Autonomous agile robots need more than metric geometry: they must understand objects, rooms, places, and spatial relations for search, inspection, exploration, and human robot interaction. Conventional metric maps support localization and collision avoidance, but do not provide this semantic and relational structure. 3D scene graphs address this gap by connecting geometry with object level and room level understanding. Building such representations on agile platforms remains difficult because aerial and lightweight robots operate under strict payload, power, and compute limits, making RGB-D cameras and LiDAR sensors impractical for many onboard settings. We present Mono-Hydra++, a real time monocular RGB plus IMU pipeline for indoor metric semantic mapping and hierarchical 3D scene graph construction. The system combines M2H-MX, a DINOv3 based multi-task model for depth and semantics, with a deep feature visual inertial odometry front end, sparse predicted depth constraints in the VIO derived pose graph, semantic masking for dynamic regions, and pose aware temporal alignment before volumetric fusion in the Mono-Hydra backend. On the Go-SLAM ScanNet evaluation subset, Mono-Hydra++ achieves 1.6% lower average trajectory error than the strongest RGB-D baseline in our comparison, while using only monocular RGB plus IMU input. On calibrated 7-Scenes, it improves average ATE by 29.8% over the strongest competing calibrated baseline. We further validate Mono-Hydra++ in a real ITC building deployment using RealSense RGB plus IMU and demonstrate embedded feasibility by deploying the ONNX/TensorRT FP16 M2H-MX-L perception model at 25.53 FPS on a Jetson Orin NX 16GB. These results show that Mono-Hydra++ can provide real time metric semantic mapping and scene graph construction for resource constrained robotic platforms without relying on active depth sensors.

Editorial analysis

A structured set of objections, weighed in public.

Desk editor's note, referee report, simulated authors' rebuttal, and a circularity audit. Tearing a paper down is the easy half of reading it; the pith above is the substance, this is the friction.

Referee Report

2 major / 1 minor

Summary. The manuscript introduces Mono-Hydra++, a real-time monocular RGB+IMU pipeline for indoor metric semantic mapping and hierarchical 3D scene graph construction. It integrates M2H-MX, a DINOv3-based multi-task model for depth and semantics, with a deep-feature VIO front-end, sparse predicted depth constraints in the VIO pose graph, semantic masking for dynamic regions, and pose-aware temporal alignment prior to volumetric fusion in the Mono-Hydra backend.

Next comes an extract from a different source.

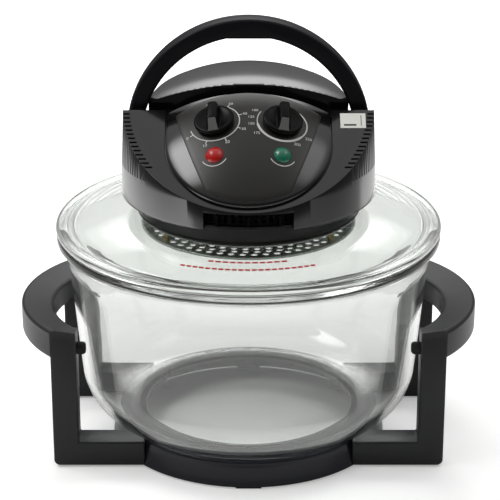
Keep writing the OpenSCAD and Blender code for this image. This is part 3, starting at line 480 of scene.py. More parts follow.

The central claims are 1.6% lower average trajectory error than the strongest RGB-D baseline on the Go-SLAM ScanNet evaluation subset and 29.8% ATE improvement over the strongest competing calibrated baseline on 7-Scenes, plus real-time embedded feasibility at 25.53 FPS on Jetson Orin NX and validation in a real ITC building deployment.

Significance. If the results hold, the work would be significant for enabling semantic and relational scene understanding on payload- and power-constrained agile robots without active depth sensors. Credit is given for the embedded ONNX/TensorRT deployment results and the real-world building validation, which directly address practical constraints in robotics. The approach bridges metric VIO with multi-task perception for scene graphs, which is a relevant direction for indoor mapping applications.

major comments (2)
  1. Abstract: The headline claim of 1.6% lower ATE than the strongest RGB-D baseline on Go-SLAM ScanNet (and 29.8% on 7-Scenes) depends on sparse depth predictions from M2H-MX serving as useful constraints in the VIO-derived pose graph. No ablation isolating the depth constraints' contribution, no depth error statistics on the evaluation subsets, and no pose-graph residual comparisons with versus without the predictions are provided, so it remains unclear whether the observed gains originate from the depth output, semantic masking, temporal alignment, or the deep-feature VIO front-end.
  2. Evaluation section: The weakest assumption—that DINOv3-based depth predictions are accurate enough to act as useful constraints without introducing scale or bias errors that degrade trajectory accuracy—is not directly tested. Systematic monocular depth errors typical in indoor scenes could be down-weighted to near zero or actively harm the optimization; without reported depth metrics or controlled experiments on the ScanNet and 7-Scenes subsets, the source of the ATE improvements cannot be verified.
minor comments (1)
  1. Abstract: The system description would benefit from explicit cross-references to the full manuscript sections describing the M2H-MX architecture, the exact formulation of the sparse depth constraints in the pose graph, and the volumetric fusion backend.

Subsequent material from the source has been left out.